Published: 17 January 2024
NIHR CEO Professor Lucy Chappell reflects on her visit to India in September 2023, where she met research teams working on NIHR’s PREVENT study and its Global Health Research Unit focused on preventing stillbirths and deaths in newborn babies.
During my trip to India in September 2023, I had the pleasure of gaining a better insight into the Indian health system and medical research landscape, as well as learning about the exciting work the NIHR is funding through the Global Health Research portfolio.
My trip took me to two vibrant cities, Bengaluru and Delhi, where I visited NIHR-funded Global Health Research projects. We also hosted an event for early career researchers, and finally met with Indian medical research funders, a public policy think tank, the World Bank and the WHO.
For me, this visit reinforced the importance of international research collaboration to tackle global health challenges. These include preparing for the next pandemic, antimicrobial resistance, and addressing the adverse impacts of climate change on health.
I learned more about the Indian healthcare system - and although the UK and India have different health needs, I was struck by how much we have in common. Learning how other countries deal with their challenges can act as a springboard for innovation and international collaboration.
My visit to an Urban Primary Health Care Centre in Delhi brought to the fore India’s approaches to using its health workforce wisely, an issue that is familiar to us in the UK. It was inspiring to see how the centre’s staff embraced innovation, through approaches such as task shifting, m-health and telemedicine.
This was further showcased through their utilisation of digital health in improving immunisation coverage, particularly in areas with large migrant populations. This digitisation has also supported the work of the Ashas (female community health workers), who form the bedrock of the Indian healthcare system, and play a crucial role in embedding primary health care within the community.
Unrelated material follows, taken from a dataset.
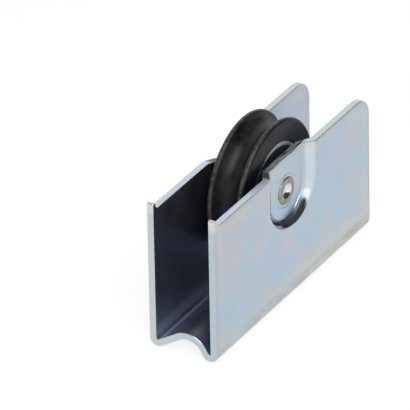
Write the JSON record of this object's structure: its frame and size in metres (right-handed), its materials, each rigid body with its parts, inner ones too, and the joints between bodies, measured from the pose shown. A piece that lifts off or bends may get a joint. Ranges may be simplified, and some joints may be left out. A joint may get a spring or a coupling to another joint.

The trust they inspire in the community is striking, and was well illustrated by the clear acceptability of men attending the centre, as well as women with reproductive and maternity healthcare needs.
I was inspired by the adaptability and dynamism of the staff at the centre, as they rapidly adopt innovative healthcare models. Such an approach will be crucial for both our health systems, as they become increasingly faced with overlapping demands. India’s experience in this field offers valuable lessons for the rest of the world.
It was a true privilege to host early career researchers working on NIHR projects at the Residence of the British High Commission in Delhi. I was impressed by the excellent presentations, which highlighted the striking geographical breadth of NIHR Global Health Research projects and the emergence of multi-country consortia in South and Southeast Asia. These collaborations have the potential to make a profound impact on health globally.
Researchers from different countries bring diverse perspectives, experiences, and resources to the table, providing rich learning opportunities. Nevertheless, such collaborations come with operational challenges, for example in considering equitable sharing of data and samples across borders. Overcoming such challenges is essential to harnessing the full potential of multi-country collaborations.
I am very thankful to colleagues at Bangalore Medical College for organising an excellent visit. We enjoyed a lively roundtable discussion with researchers working on two NIHR projects, and a tour of the neonatal unit and labour ward. This really showed how embedding research into the clinical setting is vital to ensuring impact, brought home by seeing a baby participating in one of the active neonatal research studies.
I was also delighted to have the chance to speak to researchers with a rich variety of backgrounds and skills, including research nurses, trial managers and social scientists. I am a true supporter of diverse research teams, and see great value in building the research capacity of all health professionals. Such an approach is not only empowering for health professionals, but also leads to better quality research which is more likely to impact policy and practice.
Another vital aspect of ensuring research impact, and one that NIHR regularly champions, is to engage early with policymakers and include communities in research. It was clear that this approach was well reflected in these NIHR Global Health Research projects.
For example, one project working on neurodevelopment and autism in South Asia included parents of children with autism as co-investigators, and another, working on stillbirth management, actively involves and consults with parents having experienced child loss. I am always impressed by the positive impacts such inclusive approaches generate.
My visit left me feeling inspired by the role of innovation and international health research collaboration for solving global health challenges. I hope to continue working with colleagues in India to improve the health and prosperity of both our nations and beyond.